# FGYM: Toolkit for Benchmarking FPGA based Reinforcement Learning Algorithms

Nathaniel Peura, Yuan Meng, Sammukh Kuppannagari, Viktor Prasanna  
 School of Electrical and Computer Engineering, University of Southern California  
 Emails: {peura, ymeng643, kuppanna, prasanna}@usc.edu

**Abstract**—FPGA-based heterogeneous computing platforms are promising candidates to enable fast training of Reinforcement Learning (RL) agents. Typically, an RL agent for an environment is trained via interactions with a software that simulates the environment. While several toolkits exist to quickly deploy RL training on CPU or GPU, there lacks a similar toolkit for FPGAs. To ease the deployment process of RL using FPGAs, we demonstrate FGYM (FPGA-GYM) - a toolkit that generates an end-to-end interface between the simulation environments running on the CPU and agents running on the FPGA. FGYM supports a variety of environments and automatically generates the memory interface using PCIe. FGYM supports multiple levels of parallelism including vectorized agent-environment interactions and memory port aggregation. It also provides profiling results for users to identify the execution bottlenecks.

## I. INTRODUCTION

Reinforcement Learning (RL) involves the iterative process of an autonomous agent interacting with the environment by sensing the state,  $s$ , and choosing actions,  $a$ , in a temporal-spatial trajectory to maximize its rewards,  $r$  (based on its policy model) [1]. As a common practice in the RL community, OpenAI GYM [2] - a software simulation environment running on a CPU - is used to benchmark various RL algorithms. However, interfacing GYM with an FPGA based RL agent remains a manual and time-consuming process. To address this issue, we develop FGYM that automates the process of deploying RL training on FPGAs, thereby, enabling rapid benchmarking of novel RL algorithms and their FPGA implementations. Benefiting from the complete software development flow enabled by VITIS [3], FGYM targets developers and academic researchers in both FPGA and Deep Learning community.

## II. MAIN FEATURES

FGYM has two phases. In the pre-execution phase, the Host Code Generator takes high-level algorithm and device specifications as user inputs, and generates: ① host executable, and ② main memory port specifications that needs to be implemented in the RL FPGA kernel. Several template RL agents will be made available. In the post-execution phase, ③ profiling results are provided to identify execution bottlenecks.

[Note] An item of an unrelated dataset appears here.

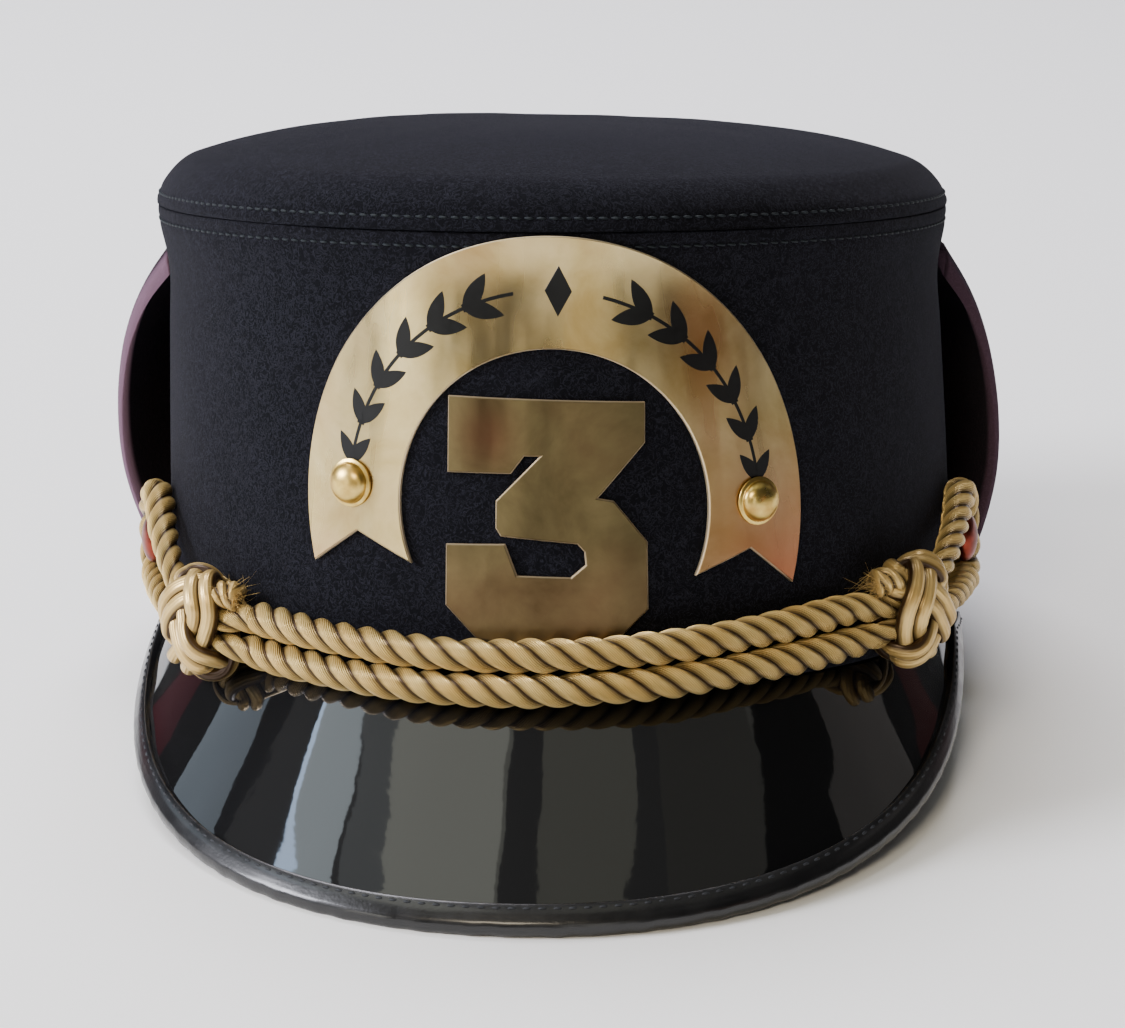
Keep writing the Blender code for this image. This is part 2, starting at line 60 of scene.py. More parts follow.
def addNode(tree, kind, settings=None, links=None):
    # settings go to inputs by name or number, or to the node itself; links are input: (node, output)
    node = tree.nodes.new(kind)
    for key, value in (settings or {}).items():
        if isinstance(key, int) or key in node.inputs:
            node.inputs[key].default_value = value
        else:
            setattr(node, key, value)
    for key, (source, output) in (links or {}).items():
        tree.links.new(source.outputs[output], node.inputs[key])
    return node


def noise(tree, place, scale, detail=2.0, roughness=0.5, distortion=0.0):
    settings = {"Scale": scale, "Detail": detail, "Roughness": roughness, "Distortion": distortion}
    return addNode(tree, "ShaderNodeTexNoise", settings, {"Vector": place}), "Fac"


def spread(tree, source, low, high, bottom=0.0, top=1.0):
    # low to high of the source becomes bottom to top
    settings = {"From Min": low, "From Max": high, "To Min": bottom, "To Max": top}
    return addNode(tree, "ShaderNodeMapRange", settings, {"Value": source}), "Result"


def maths(tree, operation, *values):
    settings = {"operation": operation, **{k: v for k, v in enumerate(values) if not isinstance(v, tuple)}}
    links = {k: v for k, v in enumerate(values) if isinstance(v, tuple)}
    return addNode(tree, "ShaderNodeMath", settings, links), "Value"


def mixed(tree, share, low, high, blending="MIX"):
    # pairs are linked, hex codes and numbers are set
    settings, links = {"data_type": "RGBA", "blend_type": blending}, {}
    for socket, value in ((0, share), (6, low), (7, high)):
        if isinstance(value, tuple):
            links[socket] = value
        else:
            settings[socket] = hexColour(value) if isinstance(value, str) else value
    return addNode(tree, "ShaderNodeMix", settings, links), 2


def bumped(tree, height, strength, distance):
    settings = {"Strength": strength, "Distance": distance}
    return addNode(tree, "ShaderNodeBump", settings, {"Height": height}), "Normal"


def meshValue(tree, name):
    return addNode(tree, "ShaderNodeAttribute", {"attribute_name": name}), "Fac"


def newMaterial(name, settings):
    # the material, its tree, its shader and the object's own coordinates
    material = bpy.data.materials.new(name)
    material.use_nodes = True
    tree = material.node_tree
    shader = tree.nodes["Principled BSDF"]
    for key, value in settings.items():
        shader.inputs[key].default_value = value
    return material, tree, shader, (addNode(tree, "ShaderNodeTexCoord"), "Object")


def feed(tree, shader, sources):
    for socket, (node, output) in sources.items():
        tree.links.new(node.outputs[output], shader.inputs[socket])


# Shapes in the cap's own millimetres

def unit(vectors):
    return vectors / np.maximum(np.linalg.norm(vectors, axis=-1, keepdims=True), 1e-9)


def smoothTable(value, table):
    # cubic through the table's rows, each row's slope being the mean of the slopes beside it
    x, y = np.array(table, float).T
    slope = np.gradient(y, x)
    k = np.clip(np.searchsorted(x, value) - 1, 0, len(x) - 2)
    step = x[k + 1] - x[k]
    t = np.clip((value - x[k]) / step, 0, 1)
    ends = y[k] * (1 + 2 * t) * (1 - t) ** 2 + y[k + 1] * t * t * (3 - 2 * t)
    return ends + step * t * (1 - t) * (slope[k] * (1 - t) - slope[k + 1] * t)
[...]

**Host Code Generator:** It generates the host program and memory configuration file from user-provided high-level specifications such as algorithm hyper-parameters [1] (e.g. Rollout Number ( $N$ ), Trajectory Length ( $T$ )), GYM benchmarking environment name [2] and FPGA device specification



Fig. 1. FGYM workflow

as inputs. The generated program automates data communication between the GYM environment and the kernel bitstream. FGYM also computes the memory requirements for the particular GYM environment and generates a configuration file where the main memory is chosen (on-chip vs DRAM/HBM) to store observations and rewards to minimize communication latency.

**Post-Execution Profiler:** The generated host program is integrated with code that outputs profiling data after execution. The main profiling data include GYM step latency, kernel computation latency, the overhead and bandwidth utilization of communication through PCIe, and main memory read/write operations. These results can be utilized by RL researchers to fine-tune the performance of parallel Deep RL algorithms on heterogeneous platforms.

## III. DEMO

We demonstrate FGYM by deploying action evaluations on two environments, one that outputs a scalar value - Cartpole [2], and another that outputs an image - Atari-Pong [2] on a data center CPU-FPGA heterogeneous platform. The action-generation policies of the agents are implemented in pre-loaded FPGA bitstreams. For each environment, we deploy groups of RL agents by varying the algorithmic hyper-parameters. We show the output profiling results of different execution bottleneck scenarios (PCIe, FPGA kernel, etc.).

## REFERENCES

- [1] Y. Meng, Y. Yang, S. Kuppannagari, R. Kannan, and V. Prasanna, “How to efficiently train your ai agent? characterizing and evaluating deep reinforcement learning on heterogeneous platforms,” in *HPEC*. IEEE, 2020.
- [2] G. Brockman, V. Cheung, L. Pettersson, J. Schneider, J. Schulman, J. Tang, and W. Zaremba, “Openai gym,” *arXiv preprint arXiv:1606.01540*, 2016.
- [3] V. Kathail, “Xilinx vitis unified software platform,” in *Proceedings of the 2020 ACM/SIGDA International Symposium on Field-Programmable Gate Arrays*, 2020, pp. 173–174.